Et à cet égard, ils ont le devoir et l’obligation de ne pas tordre les lois et leur application selon l’orientation du vent. Nous ne serions peut-être pas dans le bourbier actuel si l’on avait pris garde de ne pas modifier à tout bout de champ les textes régissant notre République.

Montesquieu, toujours lui, a écrit : « La plupart des législateurs ont été des hommes bornés, que le hasard a mis à la tête des autres, et qui n’ont presque consulté que leurs préjugés et leurs fantaisies.

Il semble qu’ils aient méconnu la grandeur et la dignité même de leur ouvrage : ils se sont amusés à faire des institutions puériles, avec lesquelles ils se sont, à la vérité, conformés aux petits esprits, mais décrédités auprès des gens de bon sens. »

Le suffrage universel direct, à remettre sur le tapis ?

Dans un moment de découragement, on peut être amené à se demander si le suffrage universel direct nous convient car le problème semble se ramener à la concurrence entre deux élus au suffrage universel direct. Andry Rajoelina a été élu au suffrage universel direct et selon un mode de scrutin uninominal. Marc Ravalomanana a été élu au scrutin uninominal et au suffrage universel direct par l’ensemble des citoyens répartis dans les 1546 circonscriptions électorales qui composent le pays.

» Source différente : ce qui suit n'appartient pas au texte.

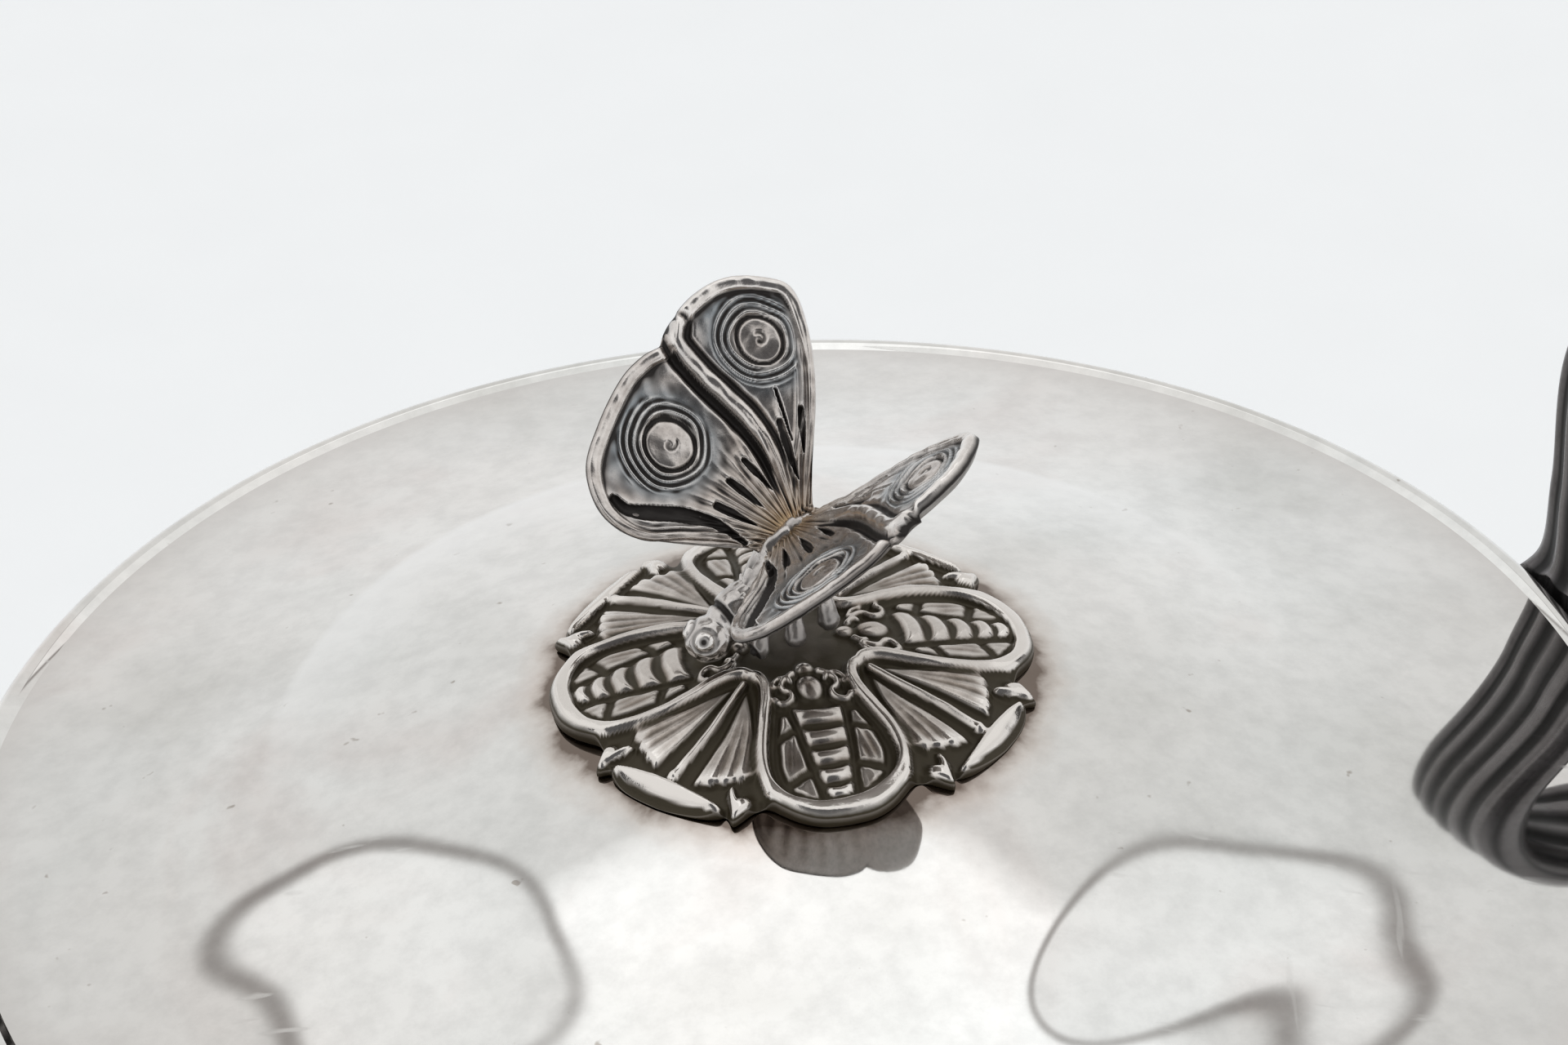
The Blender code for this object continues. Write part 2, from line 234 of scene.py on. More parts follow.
def turned(name, profile, finish, body, node, segments=256, uneven=0.0):
    """A closed profile of (radius, height) points turned about Z; uneven is a depth of waves."""
    profile = np.array(profile + profile[:1])
    angle = around(segments)
    radius = np.repeat(profile[:, :1], segments, axis=1)
    height = np.repeat(profile[:, 1:], segments, axis=1)
    x = radius * np.cos(angle)
    y = radius * np.sin(angle)
    if uneven:
        height = height + waves(x, y, 9, uneven, 0.017) * smooth_step(0.0605, 0.055, radius)
    points = np.stack((x, y, height), axis=2).reshape(-1, 3)
    faces = grid_faces(len(profile), segments, True)
    add_piece(name, points, faces, finish, body, node, sharp=40.0)


def arc(centre, radii, start, end, count):
    """Points on part of a circle or an ellipse, from one angle in degrees to another."""
    radii = np.broadcast_to(radii, 2)
    angles = np.radians(np.linspace(start, end, count))
    return [(centre[0] + radii[0] * math.cos(a), centre[1] + radii[1] * math.sin(a)) for a in angles]


# ---- Materials


class Nodes:
    """A few short ways to add nodes to the shader of a material or a world."""

    def __init__(self, owner, place="Object"):
        owner.use_nodes = True
        self.tree = owner.node_tree
        self.place = self.add("TexCoord", output=place)

    def feed(self, socket, value):
        """Links an input to another node's output, or sets it."""
        if isinstance(value, bpy.types.NodeSocket):
            self.tree.links.new(value, socket)
        elif socket.type == "RGBA":
            socket.default_value = (*value, 1.0)
        else:
            socket.default_value = value

    def add(self, kind, inputs=None, output=0, **settings):
        """Adds a node with its settings and inputs, and returns one of its outputs."""
        node = self.tree.nodes.new("ShaderNode" + kind)
        for setting, value in settings.items():
            setattr(node, setting, value)
        for name, value in (inputs or {}).items():
            self.feed(node.inputs[name], value)
        return node.outputs[output]

    def shade(self, shader, **inputs):
        """Sets or links inputs of the material's or the world's own shader."""
        for name, value in inputs.items():
            self.feed(self.tree.nodes[shader].inputs[name.replace("_", " ")], value)

    def field(self, name):
        """A value stored on the piece's points."""
        return self.add("Attribute", output="Fac", attribute_name=name)

    def noise(self, scale, detail=4.0, roughness=0.5, distortion=0.0, where=None):
        inputs = {"Scale": scale, "Detail": detail, "Roughness": roughness, "Distortion": distortion}
        return self.add("TexNoise", {**inputs, "Vector": where or self.place}, "Fac")

    def ramp(self, value, *stops):
        """A colour or value ramp: stops are (position, value or colour)."""
        output = self.add("ValToRGB", {"Fac": value})
        elements = output.node.color_ramp.elements
        while len(elements) < len(stops):
            elements.new(0.5)
        for element, (position, colour) in zip(elements, stops):
            element.position = position
            element.color = (*(colour if isinstance(colour, tuple) else (colour,) * 3), 1.0)
        return output

    def math(self, operation, first, second=0.5):
        return self.add("Math", {0: first, 1: second}, operation=operation)

    def times(self, first, second):
        return self.math("MULTIPLY", first, second)

    def plus(self, first, second):
        return self.math("ADD", first, second)

    def vector(self, operation, first, second=(0.0, 0.0, 0.0), output="Vector"):
        return self.add("VectorMath", {0: first, 1: second}, output, operation=operation)

    def split(self, vector):
        return self.add("SeparateXYZ", {"Vector": vector}).node.outputs

    def mix(self, share, first, second, blend="MIX"):
        """Mixes two colours by a share."""
        inputs = {0: share, 6: first, 7: second}
        return self.add("Mix", inputs, 2, data_type="RGBA", blend_type=blend)

    def bump(self, height, distance, strength):
        inputs = {"Height": height, "Distance": distance, "Strength": strength}
        return self.add("Bump", inputs, "Normal")


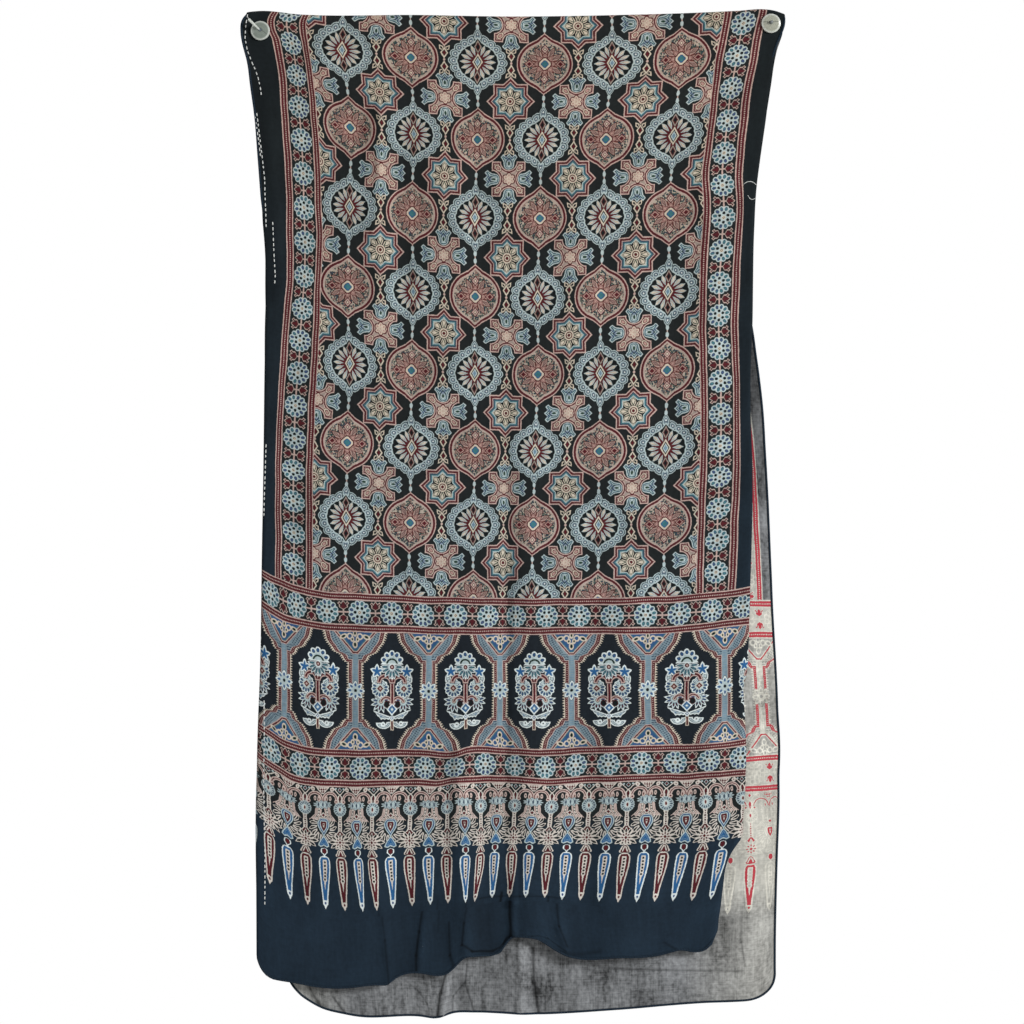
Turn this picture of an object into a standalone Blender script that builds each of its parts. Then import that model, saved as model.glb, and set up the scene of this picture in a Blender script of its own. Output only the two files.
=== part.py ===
"""An ajrakh stole, folded in half over its middle and hung flat on two clear pins.

Metres, +Z up. The origin is midway between the two pins, on the plane that the cloth hangs
against. X runs across the cloth and -Y comes forward, towards whoever looks at the print.
The cloth is one thin sheet: a back half against the wall, a pressed fold along the top, and a
front half that hangs before it. Its outline and its folds are read from the tables below.
"""

from collections import namedtuple
import math

import bmesh
import bpy
from mathutils import Vector
import numpy as np

MM = 0.001

# Cloth
CLOTH_THICKNESS = 1.2 * MM
FOLD_RADIUS = 1.5 * MM
WALL_GAP = 0.5 * MM
BACK_REST_DEPTH = -4.6 * MM
FRONT_REST_DEPTH = -15.5 * MM
DEEPEN_OVER = 0.115
COLUMNS = 35
ROWS_A_HALF = 24
TURN_STEPS = 4
NEAR_SELVEDGE = (0.0, 0.008, 0.022, 0.042)
NEAR_FOLD = (0.0, 0.008, 0.022, 0.036)
NEAR_HEM = (0.0, 0.004, 0.011, 0.022, 0.036)

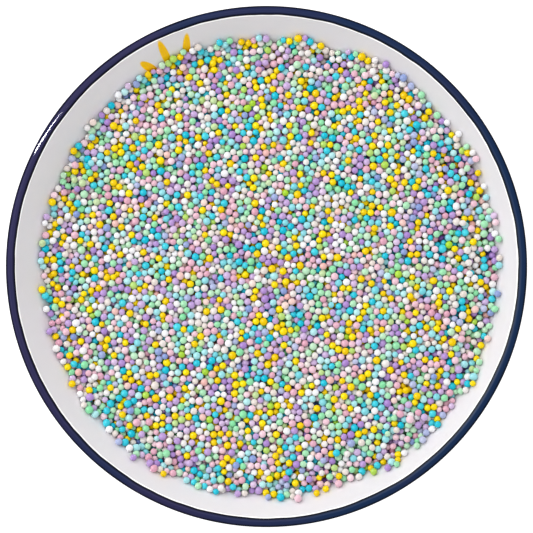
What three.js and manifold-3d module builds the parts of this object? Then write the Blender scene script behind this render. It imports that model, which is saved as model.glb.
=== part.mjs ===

Quand on sait que des électeurs n’ont comme principe dans le bureau de vote que de choisir le premier bulletin qui est proposé sur la table au détriment des autres qui sont alignés ; quand on sait que le choix de certains dépend trop souvent de l’apparence pour ne pas dire de la figure du candidat ; quand on sait que le choix de l’électeur lambda est trop souvent fonction de la couleur du bulletin, qu’elle soit attrayante ou soignée, ou de la qualité du matériel de propagande ; quand on sait la corruption des électeurs est courante ; on s’interroge si l’adoption du suffrage censitaire ou du moins adapté en fonction des capacités scolaires ne serait pas lucide ?

Ce n’est sans doute qu’une aberration, mais qui montre notre état de découragement.